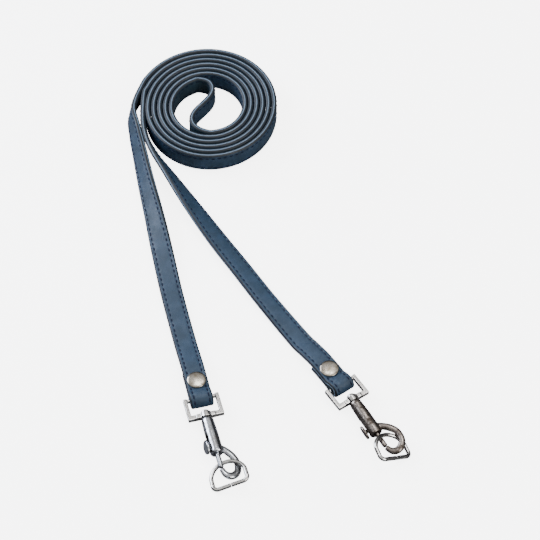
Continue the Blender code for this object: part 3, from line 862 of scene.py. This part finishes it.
# %% [markdown]
# ## Shapes in an end's own frame
# Eye, snap and bolt are made round the X axis of their end, with Y on the hook's side, and are then put
# in place by one matrix. The joints in the record give that matrix: the hinge lies on the eye's bar and
# the swivel runs along the snap.

# %% Frames of the two ends
SNAP_ROLL = {"left": -20.5, "right": 10.5}
SWIVEL_FROM_BAR = 20.0 * MM


def frame_matrix(x_axis, y_axis, origin):
    z_axis = x_axis.cross(y_axis).normalized()
    y_axis = z_axis.cross(x_axis).normalized()
    return Matrix.Translation(origin) @ Matrix((x_axis, y_axis, z_axis)).transposed().to_4x4()


def eye_matrix(side):
    hinge = joints[side + "_eye_hinge"]
    rise = joints[side + "_swivel"]["axis"][2]
    across = Vector(hinge["axis"]).normalized()
    forward = across.cross(UP).normalized() * math.sqrt(1 - rise ** 2) + UP * rise
    return frame_matrix(forward, across, Vector(hinge["pos_m"]))


def snap_matrix(side):
    swivel = joints[side + "_swivel"]
    forward = Vector(swivel["axis"]).normalized()
    origin = Vector(swivel["pos_m"]) - forward * SWIVEL_FROM_BAR
    level = UP.cross(forward).normalized()
    roll = math.radians(SNAP_ROLL[side])
    hook_side = level * math.cos(roll) + forward.cross(level) * math.sin(roll)
    return frame_matrix(forward, hook_side, origin)


for side in SIDES:
    print(side, "snap origin (mm):", [round(value / MM, 2) for value in snap_matrix(side).translation])

# %% Turned shapes, rods, blocks and sweeps
ROUND_STEPS = 56


def turned(profile, axis="X", steps=ROUND_STEPS):
    """A closed turned mesh. The profile is (radius, along), from one pole to the other."""
    bm = bmesh.new()
    rings = []
    for radius, along in profile:
        if radius == 0:
            rings.append([bm.verts.new((0, 0, along))])
            continue
        ring = []
        for i in range(steps):
            angle = 2 * math.pi * i / steps
            ring.append(bm.verts.new((radius * math.cos(angle), radius * math.sin(angle), along)))
        rings.append(ring)
    for ring, following in zip(rings, rings[1:]):
        for i in range(steps):
            j = (i + 1) % steps
            if len(ring) == 1:
                bm.faces.new((ring[0], following[i], following[j]))
            elif len(following) == 1:
                bm.faces.new((ring[i], ring[j], following[0]))
            else:
                bm.faces.new((ring[i], ring[j], following[j], following[i]))
    if axis == "X":
        bmesh.ops.rotate(bm, verts=bm.verts, matrix=Matrix.Rotation(math.radians(90), 3, "Y"))
    if axis == "-Y":
        bmesh.ops.rotate(bm, verts=bm.verts, matrix=Matrix.Rotation(math.radians(90), 3, "X"))
    return clean_mesh("turned", bm)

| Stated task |
Return nothing but the lines from the start of the listing above through the line containing "return frame_matrix(forward, hook_side, origin)", exactly as given.

| Complete output |
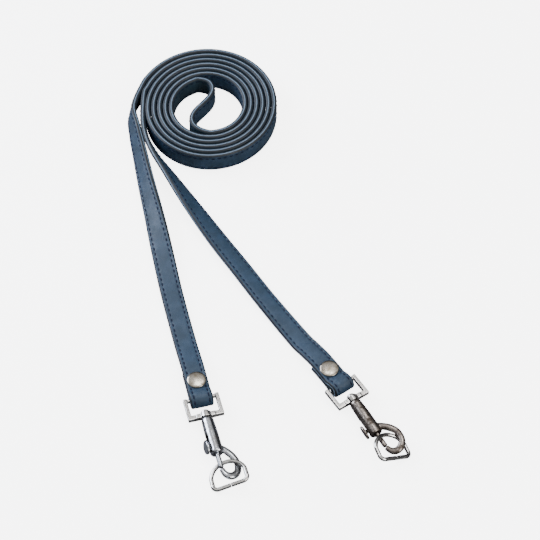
Continue the Blender code for this object: part 3, from line 862 of scene.py. This part finishes it.
# %% [markdown]
# ## Shapes in an end's own frame
# Eye, snap and bolt are made round the X axis of their end, with Y on the hook's side, and are then put
# in place by one matrix. The joints in the record give that matrix: the hinge lies on the eye's bar and
# the swivel runs along the snap.

# %% Frames of the two ends
SNAP_ROLL = {"left": -20.5, "right": 10.5}
SWIVEL_FROM_BAR = 20.0 * MM


def frame_matrix(x_axis, y_axis, origin):
    z_axis = x_axis.cross(y_axis).normalized()
    y_axis = z_axis.cross(x_axis).normalized()
    return Matrix.Translation(origin) @ Matrix((x_axis, y_axis, z_axis)).transposed().to_4x4()


def eye_matrix(side):
    hinge = joints[side + "_eye_hinge"]
    rise = joints[side + "_swivel"]["axis"][2]
    across = Vector(hinge["axis"]).normalized()
    forward = across.cross(UP).normalized() * math.sqrt(1 - rise ** 2) + UP * rise
    return frame_matrix(forward, across, Vector(hinge["pos_m"]))


def snap_matrix(side):
    swivel = joints[side + "_swivel"]
    forward = Vector(swivel["axis"]).normalized()
    origin = Vector(swivel["pos_m"]) - forward * SWIVEL_FROM_BAR
    level = UP.cross(forward).normalized()
    roll = math.radians(SNAP_ROLL[side])
    hook_side = level * math.cos(roll) + forward.cross(level) * math.sin(roll)
    return frame_matrix(forward, hook_side, origin)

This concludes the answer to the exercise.